I don't know what a derived key is.  Like
http://en.wikipedia.org/wiki/Derived_unique_key_per_transaction,
except not  transactional?  6.6 of the FAQ?

> are acceptable, but fixed keys can end up unintentionally
> in all sorts of places. Do not use them. (I gather the fixed keys
> are placed on the encrypted root partition.)

fixed keys, in the sense of --key-file for the other partitions, are in
the encrypted root.  I am aware they are sensitive.

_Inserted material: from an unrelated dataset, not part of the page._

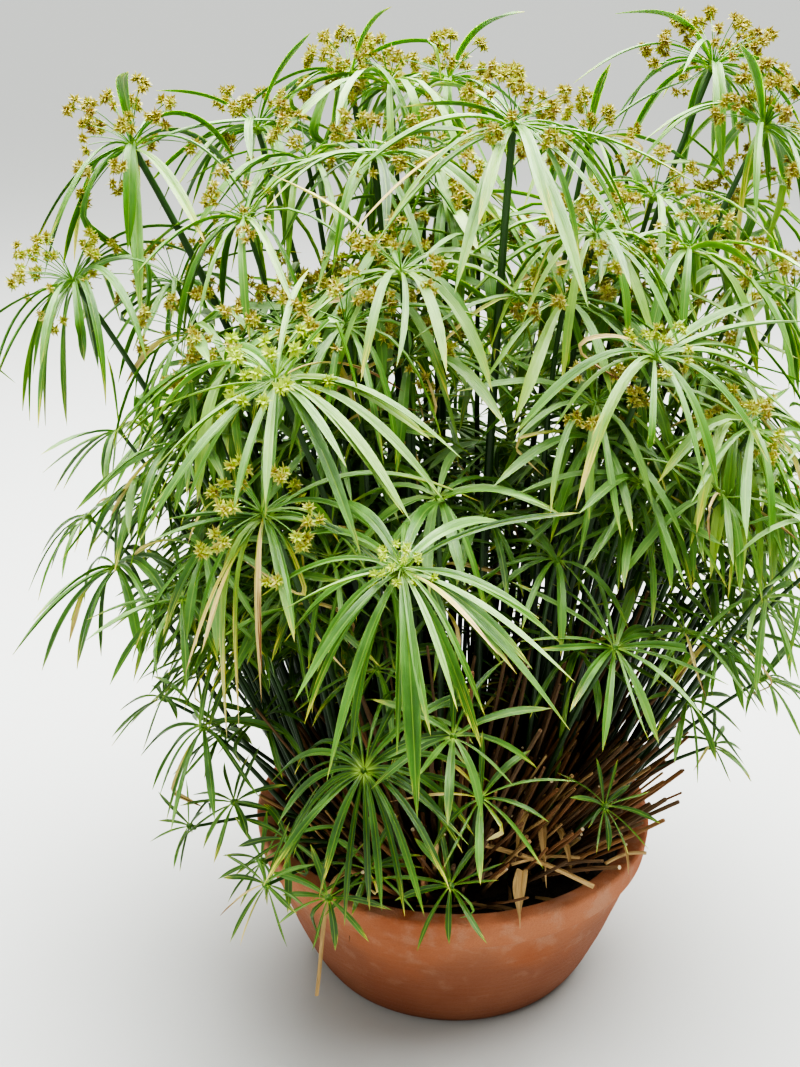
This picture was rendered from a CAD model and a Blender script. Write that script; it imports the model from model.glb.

So is your concern about fixed keys a concern about keys that are
stored on the disk vs stored in my head?

...

> > > 
> > > > [slightly off-topic]
> > > > Is it still the case that encrypted swap limits the ability to suspend or
> > > > hibernate and resume?
> > > 
> > > Depends on the distro, I guess. But using encrypted swap that
> > > way is insecure, as an attacker can easily get access to it,
> > > and so it is not a good idea. For standard attacks (e.g. over
> > > firewire) a machine suspended/hibernated this way is wide open.
> > > Encrypted swap is worthless unless a full power-off is performed,
> > > you cannot have it easy _and_ secure in this case.
> > I think this means, for random-encrypted swap:
> > eencrypted swap + system shutdown and power off is secure
> 
> Yes. Key gone, no way to recover anything from swap.
> 
> > ecnrypted swap + suspend (system alive but low power) is insecure
> 
> Yes. Key is in memory.

I had assumed one would have to reenter the pass-phrase on wakeup.
Though now that I think of it, that's non-trivial since the code to
get the pass-phrase and cryptsetup itself would need to be in memory
that wasn't encrypted.

> 
> > What does it mean for encrypted swap + hibernate (power is off but
> > system state is saved to disk)?
> 
> If you can wake up without giving encryption keys again, the
> key is somehwere on disk.
> 
> > Not sure if I have the suspend/hibernate lingo right.  I think those
> > are MS-Windows terms.
> 
> They are. If you want security, it really is better to just 
> have faster boot and not suspend or hibernate. 

The easiest way to have faster boot is to use SSD, but the FAQ
indicates the security of SSD's is unclear.